**PROMPT**
Copy every line of the data that includes the string "True".

**RECORDED INFORMATION**
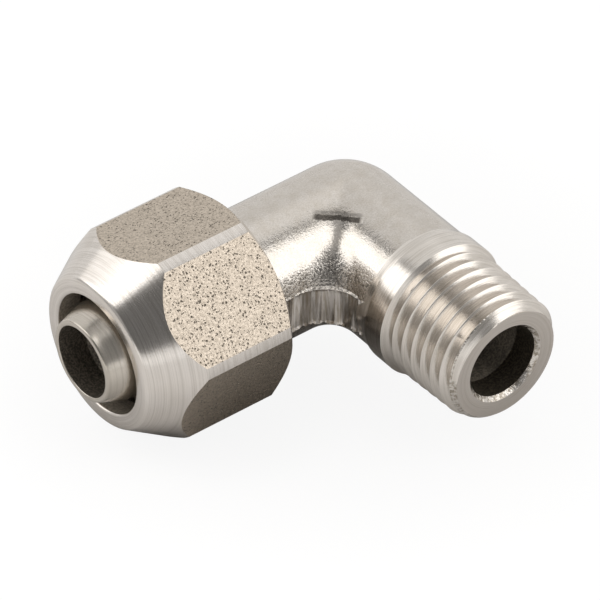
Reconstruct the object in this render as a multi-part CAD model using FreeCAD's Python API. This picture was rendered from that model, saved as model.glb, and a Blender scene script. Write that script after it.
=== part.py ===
import FreeCAD, Part
import math
import os

from FreeCAD import Vector

os.makedirs("parts", exist_ok=True)

# An elbow fitting for plastic tube, in two pieces: a forged elbow and its union nut.
# The axes of the two limbs cross at the origin. The tube limb and its nut point along -X,
# the taper thread points along -Y, and +Z stands across the plane of the bend.

# Forged limbs and the bend between them
limb_radius = 6.8
inner_fillet_radius = 3.8
trim_depth = 0.3

# Taper pipe thread, quarter inch, with its turned collar
thread_end = 24.0
thread_gauge_radius = 6.5785
thread_gauge_length = 6.0
thread_length = 8.9
thread_taper = 1 / 32
thread_end_chamfer = 0.65
collar_radius = 7.05
collar_length = 2.3
collar_cone_slope = 0.26
collar_runout = 0.75
collar_cone_foot = 0.35
port_bore_radius = 3.75
port_bore_chamfer = 0.4
port_bore_overrun = 2.5
drill_point_half_angle = 59.0

# Plastic tube that the fitting grips
tube_radius = 6.0
tube_wall = 1.0

# Spigot that the tube is pushed onto
spigot_end = 30.7
spigot_slack = 0.05
spigot_tip_wall = 0.58
spigot_tip_length = 2.5
spigot_tip_rounding = 0.22
spigot_bore_radius = 3.6
spigot_root = 24.5

# Union thread, modelled at its pitch line on both pieces
union_thread_radius = 8.0
union_thread_pitch = 1.0
union_thread_start = 13.9
union_thread_length = 7.6
union_thread_chamfer = 0.5
union_thread_slack = 0.15

# Union nut
nut_across_flats = 19.0
nut_corner_radius = 10.65
nut_rear = 13.4
nut_rear_rim_radius = 9.34
nut_rear_chamfer_angle = 53.2
nut_nose = 29.0
nut_nose_rim_radius = 7.56
nut_cone_half_angle = 31.5
nut_nose_bevel = 0.3
nut_lip_bevel = 0.25
nut_mouth_slack = 0.05
nut_mouth_length = 2.5
nut_seat_half_angle = 45.0
nut_flat_turn = 48.8

# Sizes that follow from the ones above
bend_radius = limb_radius + inner_fillet_radius
trimmed_half_width = limb_radius - trim_depth
thread_start = thread_end - thread_length
collar_end = thread_start - collar_runout
collar_start = collar_end - collar_length
cone_foot_radius = limb_radius - collar_cone_foot
cone_foot = collar_start - (collar_radius - cone_foot_radius) / collar_cone_slope
spigot_radius = tube_radius - tube_wall - spigot_slack
union_pitch_line = union_thread_radius - 0.325 * union_thread_pitch
male_thread_radius = union_pitch_line - union_thread_slack / 2
female_thread_radius = union_pitch_line + union_thread_slack / 2
union_thread_end = union_thread_start + union_thread_length
nut_mouth_radius = tube_radius + nut_mouth_slack


def thread_radius(distance):
    """Radius over the crests of the taper thread, at a distance from the tube's axis."""
    return thread_gauge_radius + thread_taper * (thread_end - thread_gauge_length - distance)


def turned(profile, axis):
    """Solid of revolution from points (radius, distance along the axis)."""
    side = Vector(0, 0, 1)
    points = [side * radius + axis * distance for radius, distance in profile]
    face = Part.Face(Part.makePolygon(points + points[:1]))
    return face.revolve(Vector(0, 0, 0), axis, 360)


def turned_bar(radius, start, end, axis):
    """Plain round bar between two distances along an axis."""
    return Part.makeCylinder(radius, end - start, axis * start, axis)


TUBE_AXIS = Vector(-1, 0, 0)
PORT_AXIS = Vector(0, -1, 0)


def arc_edge(centre, radius, start_angle, end_angle):
    """Arc in the XY plane, given by its centre and its angles in degrees."""
    def point(angle):
        turn = math.radians(angle)
        return centre + Vector(radius * math.cos(turn), radius * math.sin(turn), 0)
    middle = (start_angle + end_angle) / 2
    return Part.Arc(point(start_angle), point(middle), point(end_angle)).toShape()


def inner_corner_edges(shape):
    """Edges of the sharp valley in which the two round limbs meet."""
    edges = []
    for edge in shape.Edges:
        box = edge.BoundBox
        in_corner = box.XMax < 0.01 and box.YMax < 0.01
        reaches = max(abs(box.XMin + limb_radius), abs(box.YMin + limb_radius)) < 0.01
        if in_corner and reaches:
            edges.append(edge)
    return edges


def trimmed_outline():
    """Prism whose walls are the band that the trimming die leaves round the parting line."""
    side = trimmed_half_width
    inner = inner_fillet_radius + trim_depth
    tube_end = -union_thread_end
    port_end = -thread_start
    corner = Vector(-bend_radius, -bend_radius, 0)
    points = [
        Vector(0, side, 0),
        Vector(tube_end, side, 0),
        Vector(tube_end, -side, 0),
        Vector(-bend_radius, -side, 0),
        Vector(-side, -bend_radius, 0),
        Vector(-side, port_end, 0),
        Vector(side, port_end, 0),
        Vector(side, 0, 0),
    ]
    edges = [Part.LineSegment(a, b).toShape() for a, b in zip(points[:3], points[1:4])]
    edges.append(arc_edge(corner, inner, 90, 0))
    edges += [Part.LineSegment(a, b).toShape() for a, b in zip(points[4:7], points[5:8])]
    edges.append(arc_edge(Vector(0, 0, 0), side, 0, 90))
    prism = Part.Face(Part.Wire(edges)).extrude(Vector(0, 0, 2 * limb_radius))
    prism.translate(Vector(0, 0, -limb_radius))
    return prism


def forged_elbow():
    """Round limbs, a ball-shaped outer corner and a filleted inner corner, as one forging."""
    tube_limb = turned_bar(limb_radius, 0, union_thread_end, TUBE_AXIS)
    port_limb = turned_bar(limb_radius, 0, thread_start, PORT_AXIS)
    outer_corner = Part.makeSphere(limb_radius)
    limbs = tube_limb.fuse([port_limb, outer_corner]).removeSplitter()
    forging = limbs.makeFillet(inner_fillet_radius, inner_corner_edges(limbs))
    return forging.common(trimmed_outline())


def port_end():
    """Turned collar and taper thread, modelled over its crests."""
    end_radius = thread_radius(thread_end) - thread_end_chamfer
    return turned([
        (0, cone_foot),
        (cone_foot_radius, cone_foot),
        (collar_radius, collar_start),
        (collar_radius, collar_end),
        (thread_radius(thread_start), thread_start),
        (thread_radius(thread_end - thread_end_chamfer), thread_end - thread_end_chamfer),
        (end_radius, thread_end),
        (0, thread_end),
    ], PORT_AXIS)


def tube_end():
    """Union thread, the cone that stops the tube, and the spigot."""
    tip_radius = spigot_bore_radius + spigot_tip_wall
    root_radius = male_thread_radius - union_thread_chamfer
    return turned([
        (0, union_thread_start),
        (root_radius, union_thread_start),
        (male_thread_radius, union_thread_start + union_thread_chamfer),
        (male_thread_radius, union_thread_end - union_thread_chamfer),
        (root_radius, union_thread_end),
        (spigot_radius, spigot_root),
        (spigot_radius, spigot_end - spigot_tip_length),
        (tip_radius + spigot_tip_rounding / 3, spigot_end - spigot_tip_rounding),
        (tip_radius - spigot_tip_rounding, spigot_end),
        (0, spigot_end),
    ], TUBE_AXIS)


def port_bore():
    """Drilled from the thread's end, past the tube's axis, to the point of the drill."""
    point_length = port_bore_radius / math.tan(math.radians(drill_point_half_angle))
    return turned([
        (0, thread_end),
        (port_bore_radius + port_bore_chamfer, thread_end),
        (port_bore_radius, thread_end - port_bore_chamfer),
        (port_bore_radius, -port_bore_overrun),
        (0, -port_bore_overrun - point_length),
    ], PORT_AXIS)


def elbow_body():
    """The whole body: the forging, its two turned ends and the passage through it."""
    body = forged_elbow().fuse([port_end(), tube_end()]).removeSplitter()
    passage = port_bore().fuse(turned_bar(spigot_bore_radius, 0, spigot_end, TUBE_AXIS))
    return body.cut(passage).removeSplitter()


def hexagon():
    """Hexagon bar for the nut, turned so that its flats face as in use."""
    corner = nut_across_flats / 2 / math.cos(math.radians(30))
    points = []
    for step in range(7):
        turn = math.radians(nut_flat_turn + 30 + 60 * step)
        points.append(Vector(-nut_rear, -corner * math.sin(turn), corner * math.cos(turn)))
    bar = Part.Face(Part.makePolygon(points))
    return bar.extrude(TUBE_AXIS * (nut_nose - nut_rear))


def nut_blank():
    """Turned outline of the nut: rear chamfer, corners and the long cone to the nose."""
    rise = nut_corner_radius - nut_rear_rim_radius
    rear_shoulder = nut_rear + rise / math.tan(math.radians(nut_rear_chamfer_angle))
    cone_slope = math.tan(math.radians(nut_cone_half_angle))
    front_shoulder = nut_nose - (nut_corner_radius - nut_nose_rim_radius) / cone_slope
    bevel_radius = nut_nose_rim_radius + nut_nose_bevel * cone_slope
    return turned([
        (0, nut_rear),
        (nut_rear_rim_radius, nut_rear),
        (nut_corner_radius, rear_shoulder),
        (nut_corner_radius, front_shoulder),
        (bevel_radius, nut_nose - nut_nose_bevel),
        (nut_nose_rim_radius - nut_nose_bevel, nut_nose),
        (0, nut_nose),
    ], TUBE_AXIS)


def nut_bore():
    """Threaded bore, the seat that squeezes the tube, and the mouth."""
    seat_length = (female_thread_radius - nut_mouth_radius) / math.tan(
        math.radians(nut_seat_half_angle))
    seat_end = nut_nose - nut_mouth_length
    return turned([
        (0, nut_rear),
        (female_thread_radius + union_thread_chamfer, nut_rear),
        (female_thread_radius, nut_rear + union_thread_chamfer),
        (female_thread_radius, seat_end - seat_length),
        (nut_mouth_radius, seat_end),
        (nut_mouth_radius, nut_nose - nut_lip_bevel),
        (nut_mouth_radius + nut_lip_bevel, nut_nose),
        (0, nut_nose),
    ], TUBE_AXIS)


def union_nut():
    """Hexagon nut with a long cone to its nose and bevelled edges round its mouth."""
    return hexagon().common(nut_blank()).cut(nut_bore())


for name, piece in (("elbow_body", elbow_body()), ("union_nut", union_nut())):
    piece.exportStep("parts/" + name + ".step")
    print(name, piece.ShapeType, len(piece.Solids), piece.isValid(), round(piece.Volume, 2))
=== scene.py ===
"""Looks of an elbow fitting for plastic tube: a forged and turned body with its union nut."""

import math

import bmesh
import bpy
from mathutils import Matrix, Vector, noise

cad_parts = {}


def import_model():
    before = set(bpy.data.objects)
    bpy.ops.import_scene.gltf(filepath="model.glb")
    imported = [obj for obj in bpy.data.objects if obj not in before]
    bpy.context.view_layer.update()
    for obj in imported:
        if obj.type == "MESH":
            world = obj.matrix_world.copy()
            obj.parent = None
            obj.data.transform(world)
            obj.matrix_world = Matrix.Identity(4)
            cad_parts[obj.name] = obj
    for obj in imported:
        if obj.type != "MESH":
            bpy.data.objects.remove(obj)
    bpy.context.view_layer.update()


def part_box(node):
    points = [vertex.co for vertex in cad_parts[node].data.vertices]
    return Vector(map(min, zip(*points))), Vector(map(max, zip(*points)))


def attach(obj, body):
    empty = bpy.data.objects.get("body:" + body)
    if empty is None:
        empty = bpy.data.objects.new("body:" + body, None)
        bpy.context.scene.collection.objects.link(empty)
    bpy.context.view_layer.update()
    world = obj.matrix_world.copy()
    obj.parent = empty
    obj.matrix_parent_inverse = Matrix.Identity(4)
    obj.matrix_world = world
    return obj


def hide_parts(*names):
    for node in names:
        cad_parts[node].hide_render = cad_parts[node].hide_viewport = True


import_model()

# Lengths are in millimetres until a piece is finished, and angles are in radians.
millimetre = 0.001
body_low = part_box("elbow_body")[0] / millimetre
nut_low, nut_high = (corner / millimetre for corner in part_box("union_nut"))
thread_end = -body_low.y
spigot_end = -body_low.x
nut_rear = -nut_high.x
nut_nose = -nut_low.x

# Forged limbs and the bend between them
limb_radius = 6.8
inner_fillet_radius = 3.8
trim_depth = 0.3
bend_radius = limb_radius + inner_fillet_radius
trimmed_half_width = limb_radius - trim_depth
band_turn = math.acos(trimmed_half_width / limb_radius)
band_height = limb_radius * math.sin(band_turn)
tube_limb_end = 13.9
inner_burr = 0.2
outer_burr = 0.09

# Grid of the body's skin: cells round a limb, and along each stretch of it
band_cells = 22
round_cells = 98
columns = 2 * (band_cells + round_cells)
tube_rows = 96
port_rows = 84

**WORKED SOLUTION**
os.makedirs("parts", exist_ok=True)
        cad_parts[node].hide_render = cad_parts[node].hide_viewport = True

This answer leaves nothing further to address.